When I was a new bride, my mother-in-law tried to bond with me in the kitchen over cooking. But she left soon-ish, claiming that watching me chop vegetables made her feel nervous.

Yes, I am left-handed.

It did not register when handicrafts teachers despaired of ever getting me to sew the way they wanted me to. I went to a decently progressive school, but the mind-set of the teachers did not gel with my preferences of hands. Today, I can sew with either hand and that is a neat trick to learn, but I am still traumatised about the tag of 'Is unable to sew conventionally.' The hours they spent trying to make me sew, yeah, conventionally: what a waste!

It never registered when I was learning to play the veena either, which involves dexterity of both hands; and I learnt to write using my right hand(one of the done things, after all), so I never had to think about handedness.

Until my husband's valet quit because he didn't want a memsahib checking his accounts, that is.

The first meal we made together ended up as a cooking lesson, on many levels. 'Slice this onion,' said K, and I floundered, having never used a knife before.

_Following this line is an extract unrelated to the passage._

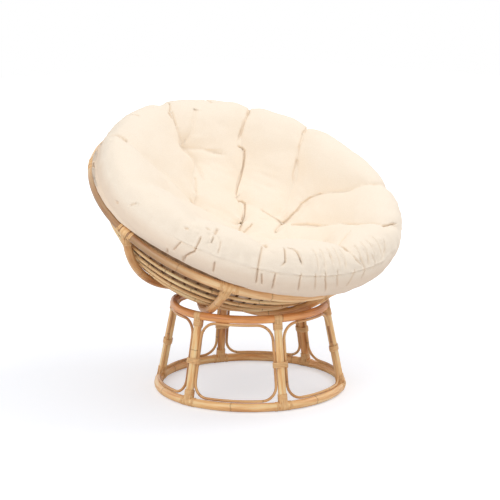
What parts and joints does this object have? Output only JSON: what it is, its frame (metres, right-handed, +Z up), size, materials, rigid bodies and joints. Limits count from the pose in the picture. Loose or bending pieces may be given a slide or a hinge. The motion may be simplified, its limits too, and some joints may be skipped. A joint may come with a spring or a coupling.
{
  "type": "papasan chair",
  "caption": "Round rattan bowl chair: a bowl of poles and canes tilted on a drum-shaped base, with a thick tufted round cushion.",
  "frame": {"origin": "on the floor, under the middle of the whole chair's bounding box in the stored pose", "axes": "+Z up, -Y towards the low side of the tilted bowl, +X to the left of a person who sits in it"},
  "size_m": [1.1146, 1.059, 0.9927],
  "materials": {
    "pole": "satin clear lacquer on rattan pole",
    "thin_cane": "satin clear lacquer on thin cane",
    "cane_peel": "satin wound cane peel",
    "cushion_cloth": "matt woven cotton over soft filling"
  },
  "bodies": {
    "base": {"base_bottom_ring": "pole", "base_top_ring": "pole", "bay_loop_1": "thin_cane", "bay_loop_2": "thin_cane", "bay_loop_3": "thin_cane", "bay_loop_4": "thin_cane", "bay_loop_5": "thin_cane", "bay_loop_6": "thin_cane", "foot_wrap_1": "cane_peel", "foot_wrap_2": "cane_peel", "foot_wrap_3": "cane_peel", "foot_wrap_4": "cane_peel", "foot_wrap_5": "cane_peel", "foot_wrap_6": "cane_peel", "head_wrap_1": "cane_peel", "head_wrap_2": "cane_peel", "head_wrap_3": "cane_peel", "head_wrap_4": "cane_peel", "head_wrap_5": "cane_peel", "head_wrap_6": "cane_peel", "middle_wrap_1": "cane_peel", "middle_wrap_2": "cane_peel", "middle_wrap_3": "cane_peel", "middle_wrap_4": "cane_peel", "middle_wrap_5": "cane_peel", "middle_wrap_6": "cane_peel", "upright_1": "pole", "upright_2": "pole", "upright_3": "pole", "upright_4": "pole", "upright_5": "pole", "upright_6": "pole"},
    "bowl": {"hoop_1": "thin_cane", "hoop_2": "thin_cane", "hoop_3": "thin_cane", "hoop_4": "thin_cane", "hoop_5": "thin_cane", "hoop_6": "thin_cane", "hoop_7": "thin_cane", "hoop_8": "thin_cane", "hoop_9": "thin_cane", "rib_1": "pole", "rib_2": "pole", "rib_3": "pole", "rib_4": "pole", "rib_5": "pole", "rib_6": "pole", "rib_7": "pole", "rib_8": "pole", "rib_wrap_1": "cane_peel", "rib_wrap_2": "cane_peel", "rib_wrap_3": "cane_peel", "rib_wrap_4": "cane_peel", "rib_wrap_5": "cane_peel", "rib_wrap_6": "cane_peel", "rib_wrap_7": "cane_peel", "rib_wrap_8": "cane_peel", "rim": "pole"},
    "cushion": {"cushion": "cushion_cloth"}
  },
  "joints": [
    {"name": "bowl_tilt", "type": "hinge", "parent": "base", "child": "bowl", "pos_m": [-0.02638, -0.04003, 0.82306], "axis": [1, 0, 0], "range_deg": [-29, 3]},
    {"name": "cushion_lift", "type": "slide", "parent": "bowl", "child": "cushion", "axis": [0, -0.4848, 0.8746], "range_m": [0, 0.4]}
  ]
}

Onion, knife. Knife, onion. Hmm. Which goes where? I found that my right hand is better suited to hold the onion in position while I wield the knife with the left hand.

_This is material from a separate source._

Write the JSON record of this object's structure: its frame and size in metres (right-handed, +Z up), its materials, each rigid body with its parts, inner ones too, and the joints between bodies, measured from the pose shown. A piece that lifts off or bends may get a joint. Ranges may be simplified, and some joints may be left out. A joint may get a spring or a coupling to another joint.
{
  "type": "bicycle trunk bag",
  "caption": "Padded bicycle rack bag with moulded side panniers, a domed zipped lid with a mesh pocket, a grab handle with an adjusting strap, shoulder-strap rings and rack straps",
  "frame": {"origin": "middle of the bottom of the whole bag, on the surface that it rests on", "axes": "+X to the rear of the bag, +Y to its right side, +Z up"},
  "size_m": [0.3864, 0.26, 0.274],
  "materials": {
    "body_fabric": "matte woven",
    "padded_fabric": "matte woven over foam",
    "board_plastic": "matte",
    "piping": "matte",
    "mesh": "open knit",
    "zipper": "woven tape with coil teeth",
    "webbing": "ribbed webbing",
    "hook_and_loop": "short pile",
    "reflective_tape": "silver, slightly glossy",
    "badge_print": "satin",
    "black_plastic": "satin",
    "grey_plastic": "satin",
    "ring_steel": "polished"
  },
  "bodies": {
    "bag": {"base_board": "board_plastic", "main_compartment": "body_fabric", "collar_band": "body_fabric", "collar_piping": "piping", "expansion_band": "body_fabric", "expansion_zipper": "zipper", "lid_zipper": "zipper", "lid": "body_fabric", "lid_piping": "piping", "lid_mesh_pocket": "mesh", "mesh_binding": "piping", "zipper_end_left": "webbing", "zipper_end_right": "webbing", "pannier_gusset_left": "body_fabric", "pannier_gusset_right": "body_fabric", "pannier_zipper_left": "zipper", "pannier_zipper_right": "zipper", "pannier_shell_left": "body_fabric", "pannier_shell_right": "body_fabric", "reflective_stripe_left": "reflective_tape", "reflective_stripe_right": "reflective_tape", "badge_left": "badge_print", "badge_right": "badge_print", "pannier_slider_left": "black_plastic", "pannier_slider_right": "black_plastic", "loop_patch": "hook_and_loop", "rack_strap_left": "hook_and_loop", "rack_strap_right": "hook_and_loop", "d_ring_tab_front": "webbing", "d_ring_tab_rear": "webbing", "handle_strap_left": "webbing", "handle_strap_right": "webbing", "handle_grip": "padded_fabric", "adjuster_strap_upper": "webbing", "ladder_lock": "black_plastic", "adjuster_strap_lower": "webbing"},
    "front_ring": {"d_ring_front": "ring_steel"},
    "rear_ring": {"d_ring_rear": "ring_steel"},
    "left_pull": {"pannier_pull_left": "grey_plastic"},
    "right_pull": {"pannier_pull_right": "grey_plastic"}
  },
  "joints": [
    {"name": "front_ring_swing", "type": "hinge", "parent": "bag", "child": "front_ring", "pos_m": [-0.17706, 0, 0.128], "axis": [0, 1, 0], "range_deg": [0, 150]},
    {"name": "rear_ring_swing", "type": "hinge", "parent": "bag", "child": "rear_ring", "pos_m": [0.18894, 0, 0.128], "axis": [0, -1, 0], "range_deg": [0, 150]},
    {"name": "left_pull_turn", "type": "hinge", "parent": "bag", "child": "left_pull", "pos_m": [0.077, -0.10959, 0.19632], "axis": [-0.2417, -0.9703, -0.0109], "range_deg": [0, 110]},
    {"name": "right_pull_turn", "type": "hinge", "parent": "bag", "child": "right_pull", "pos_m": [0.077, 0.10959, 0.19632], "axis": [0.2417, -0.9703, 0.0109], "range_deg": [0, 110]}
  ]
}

Welcome, left-handedness. But I thought I was right-handed because I was using my right hand to do the more intricate and important job of holding the onion in place. Oh dear.

When we were discussing handedness and K mentioned that I was left-handed, his dear friend S asked, quick as a flash, which hand do you use to brush, Lali? Huh? My left, but of course.

Um. If I were using a toothbrush. If I had to clean my teeth with fingers, I'd use my right index finger, of course.


Cheers!

8 Comments:

Anonymous Anonymous said...

I wonder how you have enough time to write lengthy posts.

I try doing things with my left just to reduce the load on my right. While writing with the left, I feel writing from right to left with letters mirror images of the usual is more natural. What do you think?

11:45 pm  
Blogger Rimi said...

No, seriously? Ambidextrous? Wow, that never fails to impress me! And you can sew with both hands? Dear lord, Lali, what other hidden troves of talent do you sit on? :)

In other news, new post up.

4:02 am  
Blogger Lalita said...

Badari- Being a lady of leisure helps, :D and some eight hundred words isn't long, is it? Maybe I will keep them shorter.

While writing with the left, I feel writing from right to left with letters mirror images of the usual is more natural. What do you think?

Reading that made me cross-eyed. I can't write well with my left hand. It's indecipherable. Do you mean like the Arabic scripts? I suppose it does seem more logical.

12:40 pm  
Blogger Lalita said...

Rimi- It's just a quirk, Princess, not much of a talent.

12:41 pm  
Anonymous Anonymous said...

This comment has been removed by a blog administrator.

12:47 pm  
Anonymous Anonymous said...

so m'lady is lefthanded? intriguing.

11:14 pm  
Blogger Lalita said...

Rajesh- Aw, come on. There are millions of lefthanded people. :D

9:28 am  
Blogger Lalita said...

Priya, Sewing with either hand is useful, but I envy your cousin. I have no hand eye coordination for ball games.